Sitges, verano del 86. Haraganería en las hamacas, cremas, balones de Nivea.
Y no me atreví a besar los dobles bombones de champán de tus pechos,
ni a lamer las brújulas erizadas o las brujas enraizadas de tu pelo,
ni a partir en la nave al lejano extranjero contigo,
ni a amar el viento y la bruma y la niebla del cordón delgado de tu bikini,
o el leve verde de tus ojos como una escarcha (quinqué de luz) que destella en mitad de la noche.
Avanzan por la oscura memoria las olas, tu hermoso cuerpo moreno, la derrota y las ruinas.
¿No era tanto mi deseo en aquel instante?¿no era tanto mi amor?
Pero solo asomó la luna sangrienta y mortal dentro de las sentinas
de un invierno que en mí sería perenne.
No te atreviste a amar (ésta, y en tantas otras ocasiones);
no te quejes si ahora los mastines del odio
marcan con sus ácidos orines
el único y solitario y tenebroso círculo donde puedes vivir.
Tu alma, cuando sueña, es un despedazado anfiteatro,
con actores decrépitos y desmemoriados,
con el auditorio con maniquíes espantosos y ridículos.
En el aire puro, a los limpios dientes de la sonrisa del alba
tú no les pusiste zafiros orientales sino densas bostas de vaca.
Tu destino, querido patán, cobarde lerdo, es el infierno.
Los monstruos solo deben vivir encerrados en su infierno.
Y contempla como tu mente se alimenta de vagas
supersticiones de bárbaros, de observaciones imperfectas,
de desorganizadas razones; así es tu mente pues desecaste la fuente del amor, indiscernible de la del conocimiento.

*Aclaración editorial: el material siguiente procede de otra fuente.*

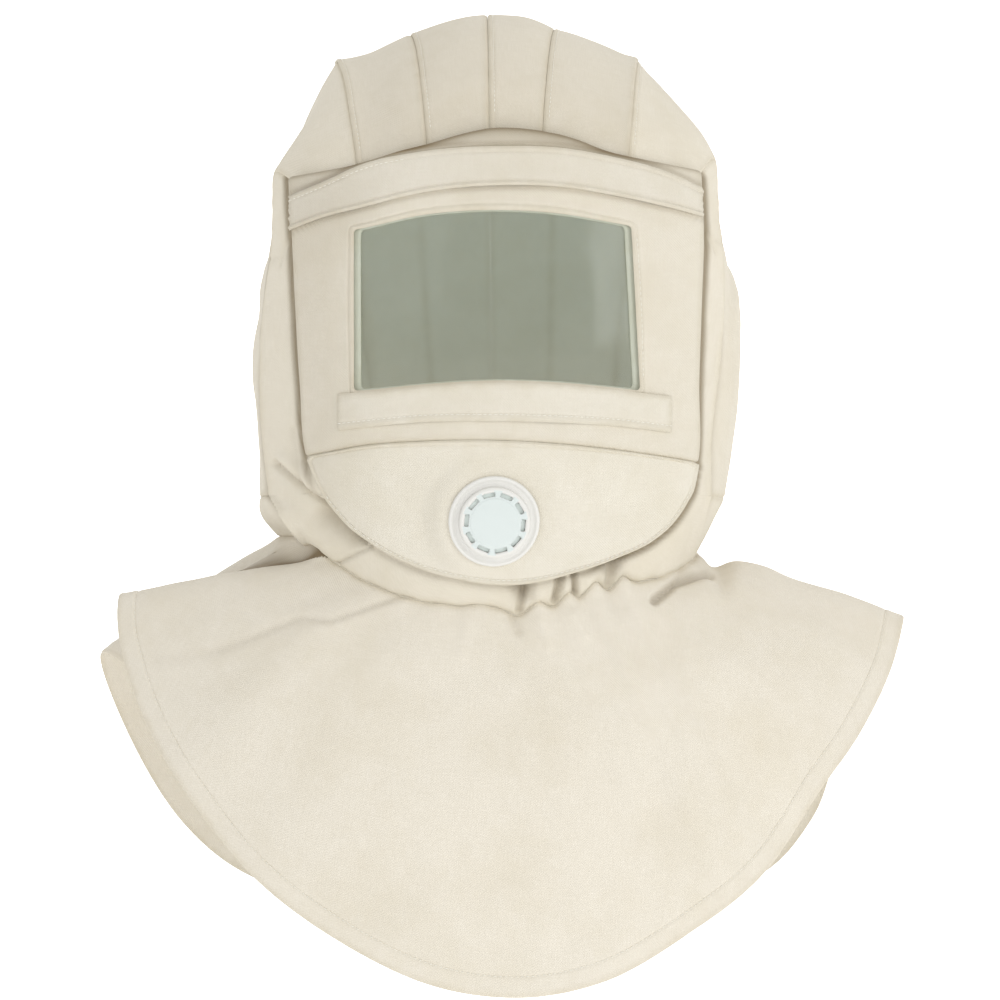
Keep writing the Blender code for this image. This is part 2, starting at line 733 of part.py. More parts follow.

Tu mundo se ha convertido en distintas velocidades de aguarrás,
en relámpagos formados por cucarachas, en zumbidos de marmota
y espectros de sílabas vacías.
Un traqueteante mecanismo de incisivos picotea tu corazón.
A nadie amaste Christian, una soledad de burda patología fue tu camino; dejarás tus infectas huellas en el mismísimo infierno.